■ WORK INSTRUCTIONS: It is required that all of the data be written out exactly.

╭──

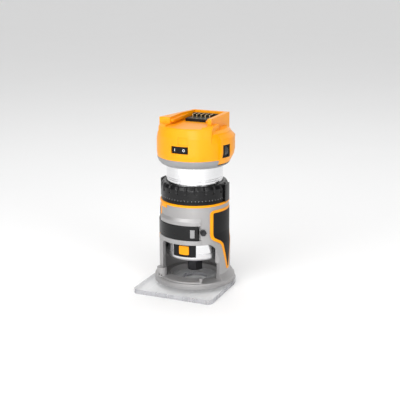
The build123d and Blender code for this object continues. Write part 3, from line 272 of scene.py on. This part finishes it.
class Surroundings(Graph):
    """A world's node tree, built in the same way."""

    def __init__(self, name: str) -> None:
        """Start a world with only its output node."""
        self.world = bpy.data.worlds.new(name)
        self.world.use_nodes = True
        self.tree = self.world.node_tree
        self.tree.nodes.clear()
        self.output = self.tree.nodes.new("ShaderNodeOutputWorld")

    def light(self, strength: Value) -> bpy.types.World:
        """Close the graph with a white background.

        Args:
            strength: Brightness of the background.

        Returns:
            The finished world.
        """
        white = {"Color": (1.0, 1.0, 1.0, 1.0), "Strength": strength}
        shader = self.node("ShaderNodeBackground", {}, white, "Background")
        self.tree.links.new(shader.socket, self.output.inputs["Surface"])
        return self.world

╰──

■ EXPECTED OUTPUT:
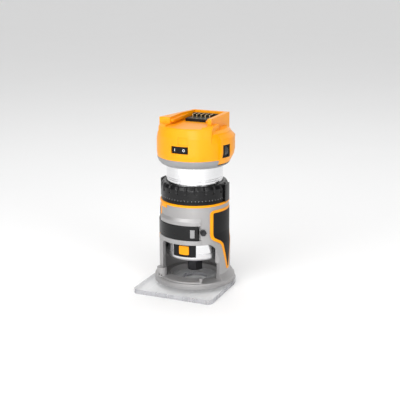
The build123d and Blender code for this object continues. Write part 3, from line 272 of scene.py on. This part finishes it.
class Surroundings(Graph):
    """A world's node tree, built in the same way."""

    def __init__(self, name: str) -> None:
        """Start a world with only its output node."""
        self.world = bpy.data.worlds.new(name)
        self.world.use_nodes = True
        self.tree = self.world.node_tree
        self.tree.nodes.clear()
        self.output = self.tree.nodes.new("ShaderNodeOutputWorld")

    def light(self, strength: Value) -> bpy.types.World:
        """Close the graph with a white background.

        Args:
            strength: Brightness of the background.

        Returns:
            The finished world.
        """
        white = {"Color": (1.0, 1.0, 1.0, 1.0), "Strength": strength}
        shader = self.node("ShaderNodeBackground", {}, white, "Background")
        self.tree.links.new(shader.socket, self.output.inputs["Surface"])
        return self.world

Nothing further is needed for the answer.